**Objective**
Exactly the lines from the line with "HOSE_THICKNESS / 2))" to the line with "imported = [obj" should be extracted, both included, with no other lines.

====

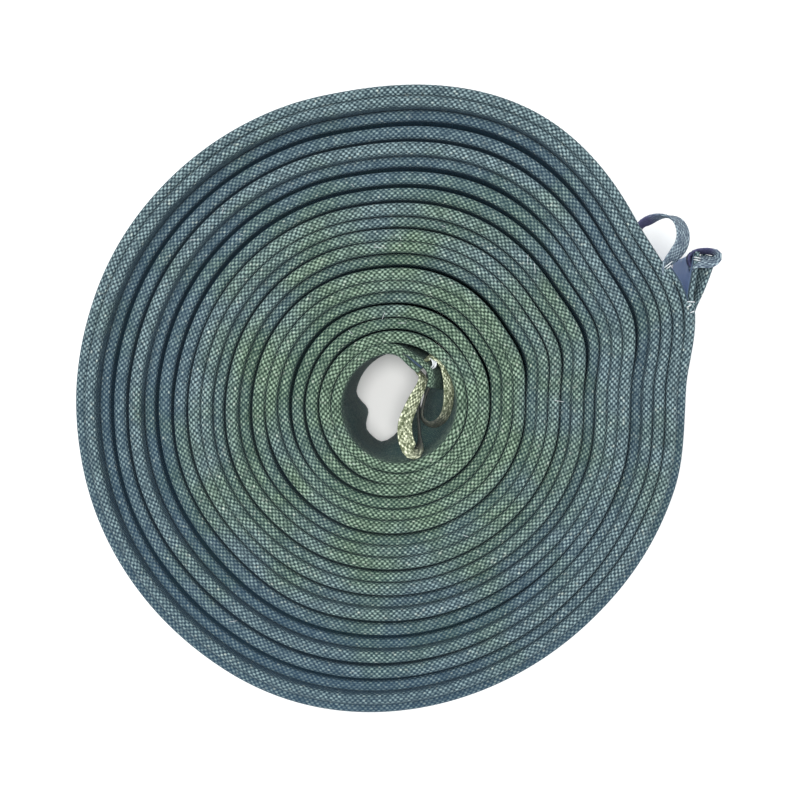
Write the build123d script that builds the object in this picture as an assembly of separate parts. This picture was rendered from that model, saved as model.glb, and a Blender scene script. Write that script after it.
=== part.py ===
from build123d import *
from collections import namedtuple
from math import cos, radians, sin
import os

# Rolled lay-flat fire hose: a woven tube with a rubber lining, wound flat into a roll, with a slit mouth at
# the outer end and sewn tape loops at both ends. The roll lies on z = 0 with its axis along Z, and the origin
# is the middle of its core. It is wound counter-clockwise from the core outwards, seen from above. Every part
# is built at its resting place, in millimetres.

# Hose, laid flat
FLAT_WIDTH = 85.0  # also the height of the roll
JACKET_WALL = 1.5
LINING_WALL = 0.8
BORE_SLIT = 0.8  # what is left open between the two walls
HOSE_THICKNESS = 2 * (JACKET_WALL + LINING_WALL) + BORE_SLIT
FOLD_CHAMFER = 1.4  # how much the folded edges of the jacket are rounded off

# Roll: quarter arcs about centres that step, so the turns sit closer on the right than on the left
CORE_RADIUS = 27.0
CORE_CENTRE = (-2.3, -1.0)
FULL_TURNS = 19
GROWTH_AT_LEFT = 1.37
GROWTH_AT_BOTTOM = 1.69
GROWTH_AT_RIGHT = 1.80
GROWTH_AT_TOP = 1.48
FIRST_ANGLE = 105.0  # where the roll proper begins and its inner end leaves the core wall
TAIL_ANGLE = -10.0  # where the loose outer end begins, on the last turn
MOUTH_ANGLE = 17.0  # where the outer end is slit into two flaps

# Loose ends
JOINT_GAP = 0.3  # between a body and the one that bends away from it outwards
WIDE_JOINT_GAP = 0.6  # between bodies that bend both ways
CORE_BEND_RADIUS = 14.0
CORE_BEND_ANGLE = 55.0
CORE_END_LENGTH = 13.5
FLAP_LENGTH = 24.0
FLAP_LEAN = 36.0  # how far the outer flap flares away from the inner one

# Tape loops and thread
TAPE_WIDTH = 9.0
TAPE_THICKNESS = 1.4
FOOT_RADIUS = 1.7
THREAD = 0.7
STITCH_LENGTH = 3.2
STITCH_PITCH = 1.5
STITCH_COUNT = 5
BARTACK_COUNT = 3
BARTACK_SETBACK = 3.2  # from the slit back to the middle of the bartack


def direction(angle):
    return Vector(cos(radians(angle)), sin(radians(angle)), 0)


def spiral_arcs():
    """Quarter arcs of the hose's middle line, from the core outwards: (centre, radius, first, last angle)."""
    centre = Vector(*CORE_CENTRE)
    radius = CORE_RADIUS + HOSE_THICKNESS / 2
    steps = {
        180: (Vector(1, 0), GROWTH_AT_LEFT),
        270: (Vector(0, 1), GROWTH_AT_BOTTOM),
        0: (Vector(-1, 0), GROWTH_AT_RIGHT),
        90: (Vector(0, -1), GROWTH_AT_TOP),
    }
    arcs = []
    angle = 90
    last = 360 * (FULL_TURNS + 1) + 90
    while angle < last:
        arcs.append((centre, radius, angle, angle + 90))
        angle += 90
        step, growth = steps[angle % 360]
        centre = centre + step * growth
        radius += growth
    return arcs


ARCS = spiral_arcs()
LAST_RIGHT = 360 * (FULL_TURNS + 1)  # the whole angle at which the last turn passes the right side


def arc_at(angle):
    return next(arc for arc in ARCS if arc[2] <= angle < arc[3])


def on_spiral(angle, out=0.0):
    """A point at a whole angle along the spiral, out from the middle line by that much."""
    centre, radius, _, _ = arc_at(angle)
    return centre + direction(angle) * (radius + out)


def cross_section(where, heading, outline, hole=None):
    """An upright section across the heading. outline and hole are (thickness, width, corner chamfer)."""
    across = heading.cross(Vector(0, 0, 1))
    plane = Plane(origin=where + Vector(0, 0, FLAT_WIDTH / 2), x_dir=across, z_dir=heading)
    thickness, width, corner = outline
    shape = Rectangle(thickness, width)
    if corner:
        shape = chamfer(shape.vertices(), corner)
    if hole:
        shape -= Rectangle(hole[0], hole[1])
    return (plane * shape).face()


def arc_run(arc, first, last, outline, hole):
    """One layer of the flat hose along one arc of its middle line."""
    centre, radius, _, _ = arc
    start = centre + direction(first) * radius
    section = cross_section(start, direction(first + 90), outline, hole)
    return revolve(section, Axis(centre, (0, 0, 1)), last - first)


def straight_run(start, heading, length, outline, hole=None):
    return extrude(cross_section(start, heading, outline, hole), length, dir=heading)


def spiral_layer(first, last, outline, hole):
    """One layer of the hose between two whole angles of the spiral."""
    pieces = []
    for arc in ARCS:
        low, high = max(first, arc[2]), min(last, arc[3])
        if low < high:
            pieces.append(arc_run(arc, low, high, outline, hole))
    return pieces[0].fuse(*pieces[1:])


JACKET_OUTSIDE = (HOSE_THICKNESS, FLAT_WIDTH, FOLD_CHAMFER)
JACKET_INSIDE = (HOSE_THICKNESS - 2 * JACKET_WALL, FLAT_WIDTH - 2 * JACKET_WALL, 0)
LINING_INSIDE = (BORE_SLIT, JACKET_INSIDE[1] - 2 * LINING_WALL, 0)
JACKET_PLY = (JACKET_WALL, FLAT_WIDTH, 0)
LINING_PLY = (LINING_WALL, JACKET_INSIDE[1], 0)


def tube(run):
    """The jacket and the lining of one length of hose. run(outline, hole) makes a layer of it."""
    return run(JACKET_OUTSIDE, JACKET_INSIDE), run(JACKET_INSIDE, LINING_INSIDE)


def gap_angle(gap, radius):
    return gap / radians(1) / radius


def roll():
    return tube(lambda *layer: spiral_layer(FIRST_ANGLE, LAST_RIGHT + TAIL_ANGLE, *layer))


def tail():
    """The loose outer end: the hose as far as the slit, and beyond it the inner flap."""
    start = LAST_RIGHT + TAIL_ANGLE
    start += gap_angle(JOINT_GAP, arc_at(start)[1])
    mouth = LAST_RIGHT + MOUTH_ANGLE
    jacket, lining = tube(lambda *layer: spiral_layer(start, mouth, *layer))
    heading = direction(mouth + 90)
    ply = -(HOSE_THICKNESS - JACKET_WALL) / 2
    skin = -(BORE_SLIT + LINING_WALL) / 2
    woven = straight_run(on_spiral(mouth, ply), heading, FLAP_LENGTH, JACKET_PLY)
    rubber = straight_run(on_spiral(mouth, skin), heading, FLAP_LENGTH, LINING_PLY)
    return jacket + woven, lining + rubber


def flap_frame():
    """Where the outer flap bends, on the hose's outer skin, and which way it points."""
    mouth = LAST_RIGHT + MOUTH_ANGLE
    return on_spiral(mouth, HOSE_THICKNESS / 2), direction(mouth + 90 - FLAP_LEAN)


def mouth_flap():
    """The outer flap of the slit mouth: a strip of jacket with its lining on the inside."""
    pivot, heading = flap_frame()
    inward = Vector(0, 0, 1).cross(heading)
    root = pivot + heading * WIDE_JOINT_GAP
    jacket_line = root + inward * (JACKET_WALL / 2)
    lining_line = root + inward * (JACKET_WALL + LINING_WALL / 2)
    jacket = straight_run(jacket_line, heading, FLAP_LENGTH, JACKET_PLY)
    lining = straight_run(lining_line, heading, FLAP_LENGTH, LINING_PLY)
    return jacket, lining


def core_end_frame():
    """The pivot, the bend's centre, the bend's end and the heading of the hose's inner end."""
    pivot = on_spiral(FIRST_ANGLE)
    bend_centre = pivot - direction(FIRST_ANGLE) * CORE_BEND_RADIUS
    last_angle = FIRST_ANGLE - CORE_BEND_ANGLE
    bend_end = bend_centre + direction(last_angle) * CORE_BEND_RADIUS
    return pivot, bend_centre, bend_end, direction(last_angle - 90)


def core_end():
    """The inner end of the hose, which leaves the core's wall and crosses the hole."""
    _, centre, bend_end, heading = core_end_frame()
    last_angle = FIRST_ANGLE - CORE_BEND_ANGLE
    first_angle = FIRST_ANGLE - gap_angle(WIDE_JOINT_GAP, CORE_BEND_RADIUS)
    bend = (centre, CORE_BEND_RADIUS, last_angle, first_angle)

    def run(*layer):
        curved = arc_run(bend, last_angle, first_angle, *layer)
        return curved + straight_run(bend_end, heading, CORE_END_LENGTH, *layer)

    return tube(run)


def teardrop(foot, middle, radius, inset=0.0):
    """The outline of a loop: narrow at its foot, round at its far end."""
    return make_hull(
        (Pos(*foot) * Circle(FOOT_RADIUS - inset)).edges() + (Pos(*middle) * Circle(radius - inset)).edges()
    )


def tape_loop(foot, middle, radius, top):
    """A loop of tape standing on its edge, its upper edge at height top."""
    outline = teardrop(foot, middle, radius) - teardrop(foot, middle, radius, TAPE_THICKNESS)
    return extrude(Pos(0, 0, top - TAPE_WIDTH) * outline, TAPE_WIDTH)


def stitches(middle, along, outward):
    """A row of short threads, one above the other, lying flat on a face. along is the face's level line."""
    threads = []
    for i in range(STITCH_COUNT):
        height = (i - (STITCH_COUNT - 1) / 2) * STITCH_PITCH
        place = middle + outward * (THREAD / 2) + Vector(0, 0, height)
        plane = Plane(origin=place, x_dir=along, z_dir=outward)
        threads.append((plane * Box(STITCH_LENGTH, THREAD, THREAD)).solid())
    return threads


def bartack():
    """The close row of thread that stops the slit from running on, over the top fold of the hose."""
    mouth = LAST_RIGHT + MOUTH_ANGLE
    where = mouth - gap_angle(BARTACK_SETBACK, arc_at(mouth)[1])
    middle = on_spiral(where)
    heading = direction(where + 90)
    across = direction(where)
    flat_top = HOSE_THICKNESS - 2 * FOLD_CHAMFER
    threads = []
    for i in range(BARTACK_COUNT):
        along = (i - (BARTACK_COUNT - 1) / 2) * STITCH_PITCH
        place = middle + heading * along + Vector(0, 0, FLAT_WIDTH + THREAD / 2)
        plane = Plane(origin=place, x_dir=across, z_dir=(0, 0, 1))
        threads.append(plane * Box(flat_top, THREAD, THREAD))
    return Compound(children=[thread.solid() for thread in threads])


def loop_place(loop):
    """Where a loop's foot is, and the middle of its round end."""
    origin, heading, outward = loop.frame()
    foot = origin + heading * loop.foot_along + outward * loop.foot_off
    return foot, foot + direction(loop.towards) * loop.reach


def tail_frame():
    """The slit's root on the hose's middle line, the inner flap's heading, and the side facing the mouth."""
    mouth = LAST_RIGHT + MOUTH_ANGLE
    return on_spiral(mouth), direction(mouth + 90), direction(mouth)


def outer_flap_frame():
    pivot, heading = flap_frame()
    return pivot + heading * WIDE_JOINT_GAP, heading, heading.cross(Vector(0, 0, 1))


def core_hole_side():
    _, _, bend_end, heading = core_end_frame()
    return bend_end, heading, heading.cross(Vector(0, 0, 1))


def core_wall_side():
    bend_end, heading, outward = core_hole_side()
    return bend_end, heading, -outward


# A loop's foot is so far along and off its frame. It points towards an angle, and reach is how far the
# middle of its round end is from the foot
Loop = namedtuple("Loop", "frame foot_along foot_off towards reach end_radius top")
LOOPS = {
    "tape_loop_tail": Loop(tail_frame, 23.0, 2.0, 94.0, 15.5, end_radius=8.0, top=80.0),
    "tape_loop_flap": Loop(outer_flap_frame, 22.0, 2.3, 37.0, 7.1, end_radius=5.5, top=80.0),
    "tape_loop_core_left": Loop(core_hole_side, 12.5, 4.85, 263.4, 33.8, end_radius=4.6, top=82.0),
    "tape_loop_core_right": Loop(core_wall_side, 15.0, 6.75, 269.5, 25.6, end_radius=5.8, top=80.0),
}
# A row of stitches is so far along its loop's frame, on a face so far off it
Row = namedtuple("Row", "loop along off")
INNER_FLAP_FACE = JACKET_WALL + LINING_WALL - HOSE_THICKNESS / 2
STITCHES = {
    "tail_loop_stitches": [Row("tape_loop_tail", 19.0, INNER_FLAP_FACE)],
    "flap_loop_stitches": [Row("tape_loop_flap", 18.0, 0.0)],
    "core_loop_stitches": [
        Row("tape_loop_core_left", 8.6, HOSE_THICKNESS / 2),
        Row("tape_loop_core_right", 10.6, HOSE_THICKNESS / 2),
    ],
}


def loop_node(name):
    loop = LOOPS[name]
    foot, middle = loop_place(loop)
    return tape_loop((foot.X, foot.Y), (middle.X, middle.Y), loop.end_radius, loop.top)


def stitch_node(name):
    """The threads that hold a loop's foot, on the face that the foot lies against."""
    threads = []
    for row in STITCHES[name]:
        loop = LOOPS[row.loop]
        origin, heading, outward = loop.frame()
        middle_height = loop.top - TAPE_WIDTH / 2
        middle = origin + heading * row.along + outward * row.off + Vector(0, 0, middle_height)
        threads += stitches(middle, heading, outward)
    return Compound(children=threads)


def main():
    nodes = {}
    nodes["jacket_roll"], nodes["lining_roll"] = roll()
    nodes["jacket_tail"], nodes["lining_tail"] = tail()
    nodes["jacket_mouth_flap"], nodes["lining_mouth_flap"] = mouth_flap()
    nodes["jacket_core_end"], nodes["lining_core_end"] = core_end()
    nodes["mouth_bartack"] = bartack()
    for name in LOOPS:
        nodes[name] = loop_node(name)
    for name in STITCHES:
        nodes[name] = stitch_node(name)
    os.makedirs("parts", exist_ok=True)
    for name, shape in nodes.items():
        export_step(shape, f"parts/{name}.step")
    length = sum(
        radius * radians(min(last, LAST_RIGHT + MOUTH_ANGLE) - max(first, FIRST_ANGLE))
        for _, radius, first, last in ARCS
        if first < LAST_RIGHT + MOUTH_ANGLE
    )
    length += FLAP_LENGTH + radians(CORE_BEND_ANGLE) * CORE_BEND_RADIUS + CORE_END_LENGTH
    print(f"hose length {length:.0f} mm")
    for name, loop in LOOPS.items():
        print(name, *loop_place(loop))
    print("rest", on_spiral(LAST_RIGHT - 360 * (FULL_TURNS // 2)))
    print("tail pivot", on_spiral(LAST_RIGHT + TAIL_ANGLE, HOSE_THICKNESS / 2))
    print("flap pivot", flap_frame()[0])
    print("core pivot", core_end_frame()[0])


main()
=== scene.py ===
from math import cos, pi, radians, sin

import bpy
import numpy as np
from mathutils import Matrix, Vector


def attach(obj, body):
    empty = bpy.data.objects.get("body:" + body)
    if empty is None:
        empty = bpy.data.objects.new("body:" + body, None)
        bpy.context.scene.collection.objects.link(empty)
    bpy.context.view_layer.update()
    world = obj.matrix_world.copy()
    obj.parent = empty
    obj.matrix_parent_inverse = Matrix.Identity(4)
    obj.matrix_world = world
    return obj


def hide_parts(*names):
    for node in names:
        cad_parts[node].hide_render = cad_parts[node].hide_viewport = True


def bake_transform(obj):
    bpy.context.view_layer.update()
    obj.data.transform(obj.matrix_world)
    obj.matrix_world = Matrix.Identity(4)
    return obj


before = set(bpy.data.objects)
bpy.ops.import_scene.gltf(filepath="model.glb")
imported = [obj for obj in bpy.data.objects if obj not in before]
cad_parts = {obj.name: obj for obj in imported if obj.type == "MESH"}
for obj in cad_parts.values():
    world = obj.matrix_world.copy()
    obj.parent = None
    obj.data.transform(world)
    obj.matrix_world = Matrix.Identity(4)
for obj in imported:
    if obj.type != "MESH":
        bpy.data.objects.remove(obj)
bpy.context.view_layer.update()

MM = 0.001

# ---------------------------------------------------------------- the hose and the way it is wound
FLAT_WIDTH = 85 * MM
THICKNESS = 5.4 * MM
FOLD_HEIGHT = 2.6 * MM  # how deep the rounding of a folded edge is
FOLD_SQUARENESS = 2.5  # 2 is a round fold, more is a flatter one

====

**Solution**
    print("tail pivot", on_spiral(LAST_RIGHT + TAIL_ANGLE, HOSE_THICKNESS / 2))
    print("flap pivot", flap_frame()[0])
    print("core pivot", core_end_frame()[0])


main()
=== scene.py ===
from math import cos, pi, radians, sin

import bpy
import numpy as np
from mathutils import Matrix, Vector


def attach(obj, body):
    empty = bpy.data.objects.get("body:" + body)
    if empty is None:
        empty = bpy.data.objects.new("body:" + body, None)
        bpy.context.scene.collection.objects.link(empty)
    bpy.context.view_layer.update()
    world = obj.matrix_world.copy()
    obj.parent = empty
    obj.matrix_parent_inverse = Matrix.Identity(4)
    obj.matrix_world = world
    return obj


def hide_parts(*names):
    for node in names:
        cad_parts[node].hide_render = cad_parts[node].hide_viewport = True


def bake_transform(obj):
    bpy.context.view_layer.update()
    obj.data.transform(obj.matrix_world)
    obj.matrix_world = Matrix.Identity(4)
    return obj


before = set(bpy.data.objects)
bpy.ops.import_scene.gltf(filepath="model.glb")
imported = [obj for obj in bpy.data.objects if obj not in before]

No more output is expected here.